Lease Renewal Sparks Dysfunction and Distrust at City Hall

FREEPORT, IL – September 16, 2025

Fifth Renewal, Familiar Problems

On September 15th, 2025, Freeport City Council took up Ordinance #2025-53 — the fifth renewal of a lease agreement with local businessman Peter Alber for taxpayer-owned property at 103–111 S. Liberty Avenue.

This year’s version carried a new twist: the contract included language giving Alber an option to purchase the property outright.

That change turned what should have been routine city business into another flashpoint for questions of transparency, favoritism, and the Mayor’s family connections.

Questions Without Answers

Alderwoman Stacy raised the first concern, pointing out that other floors of the building were never offered to the public.

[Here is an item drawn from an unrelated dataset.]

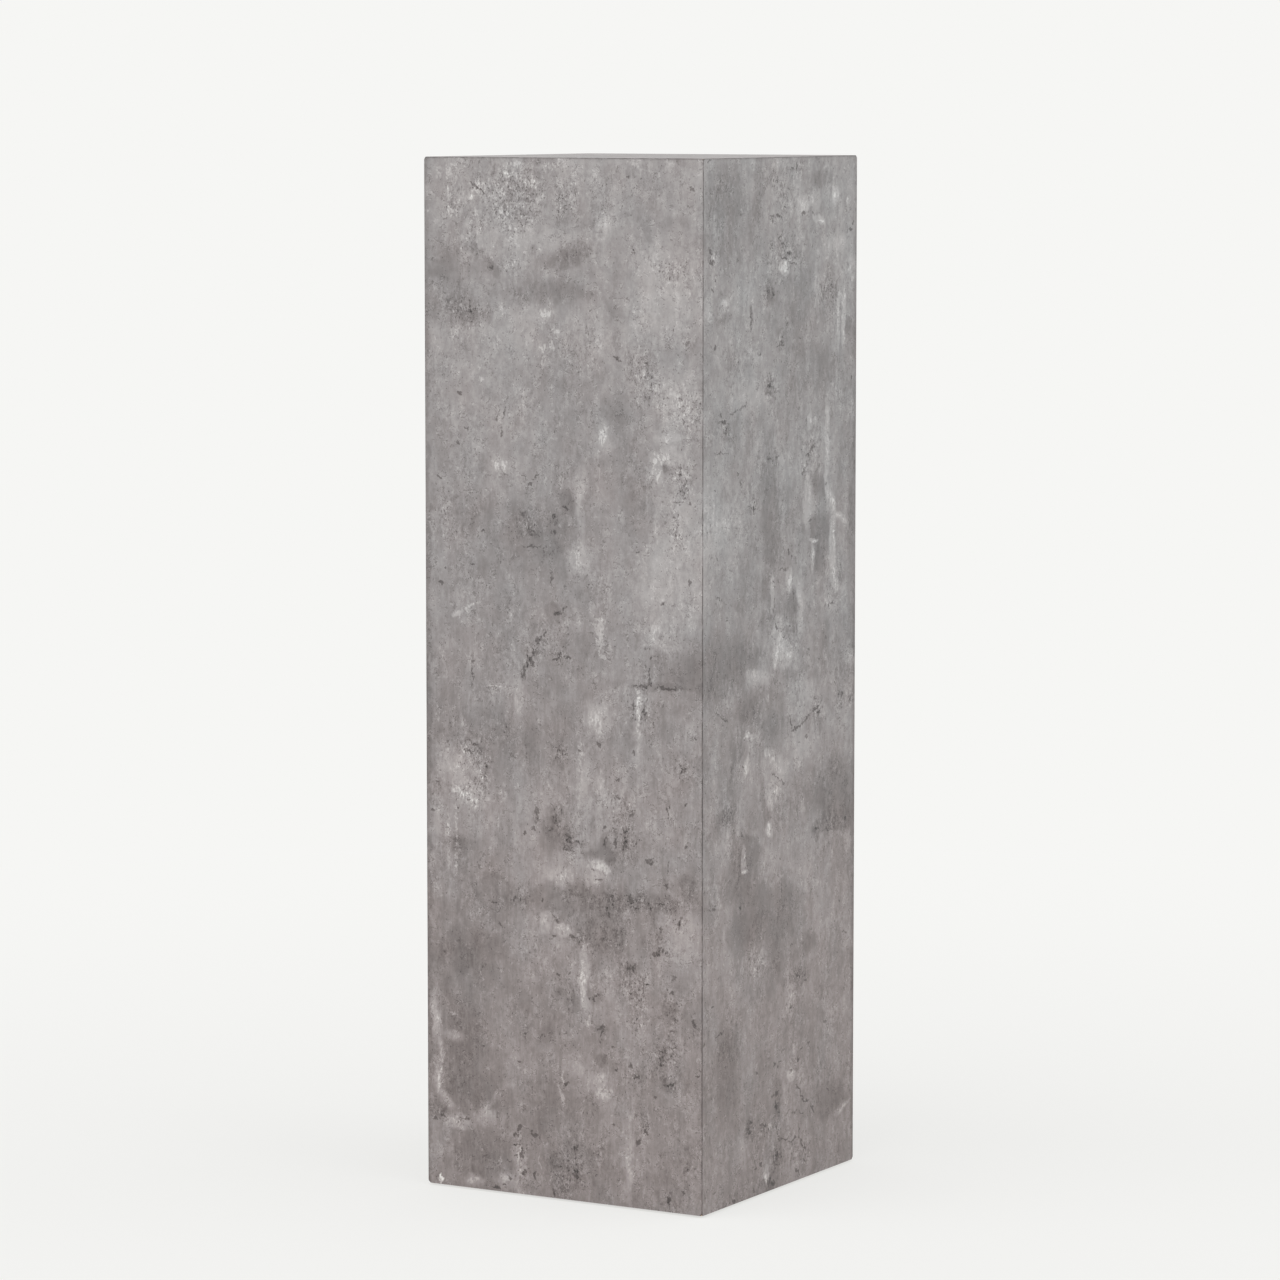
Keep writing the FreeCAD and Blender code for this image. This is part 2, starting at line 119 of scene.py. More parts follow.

Instead of explaining why, City Manager Rob Boyer redirected attention to the contract amendment paving the way for Alber’s purchase — a move that left both council members and residents questioning the true intent of the deal.

Those concerns were heightened by history: the Alber family, also connected to Mayor Jodi Miller, previously acquired another Rawleigh complex building for just $100.

Alderman Sanders pressed the issue, stressing that contract terms should have come before council long before involving the Mayor’s relatives.

Rules Bent, Voices Silenced

Rather than ensuring fair debate, Mayor Miller allowed her city manager to interrupt a sitting alderman, and when Sanders pushed back, she cut him off herself.

At one point, Boyer dismissed Sanders’ line of questioning with a sarcastic, “That’s a lot of questions, do you mind if I answer some of them?”

When Sanders attempted to reclaim his time, Miller escalated further, snapping: “You need to just back yourself up away from the microphone before you’re called out of order.”

This wasn’t leadership. It was intimidation — and it exposed just how broken council procedure has become.

A Mayor Without Control

After eight years in office, Mayor Miller continues to wield Robert’s Rules of Order not as a tool for fair debate, but as a weapon to silence opposition. Her selective enforcement shows bias, undermines transparency, and erodes public trust.

What should have been a straightforward discussion of a lease turned into another circus, with residents left wondering who actually runs City Hall — their elected aldermen or the city staff shielded by the Mayor.

A Vote Without Direction

The ordinance failed to pass — not because of careful deliberation, but because Alderwoman-at-Large Joy Sellers didn’t bother to show up for the meeting. Her absence left council without the votes needed to move forward.

Now that Alber’s lease expired on September 14th, residents should not expect him to vacate city property. Instead, watch for this deal to resurface on the October 6th agenda, likely repackaged as a “new lease” or with altered terms to sidestep the rules.

And here’s the catch: only Alderman Sanders or Alderwoman Stacy have the authority to legally bring this renewal back before council. Anything else would be bending the rules to push a failed contract forward.

Why Residents Should Care

This is about more than one building. It’s about:

  • Conflicts of Interest – City property being funneled toward the Mayor’s family.

  • Broken Governance – Council members silenced, staff running the show.

  • Eroded Trust – Citizens shut out of decisions they are funding with their taxes.

When public property is handled behind closed doors and rules are bent to push deals forward, the people of Freeport lose twice: once as taxpayers and again as citizens denied transparency.

The Bigger Picture

Two weeks before this meeting, community leader and State Senate candidate Joshua T. Atkinson sent every alderperson a detailed proposal on how to amend the Rules of Council to restore order. Not one alderperson has acted, leaving residents to believe either their representatives are unwilling to lead — or content with the dysfunction.

Be Watchful, Freeport

Mayor Miller has again proven herself less a leader, more of a ringmaster of dysfunction. And unless more council members step up, residents can expect more of the same: rules bent, questions silenced, and family deals slid through under new names.

The people of Freeport deserve better.

👉 Fighting4Freeport will continue shining a light on City Hall until they get it.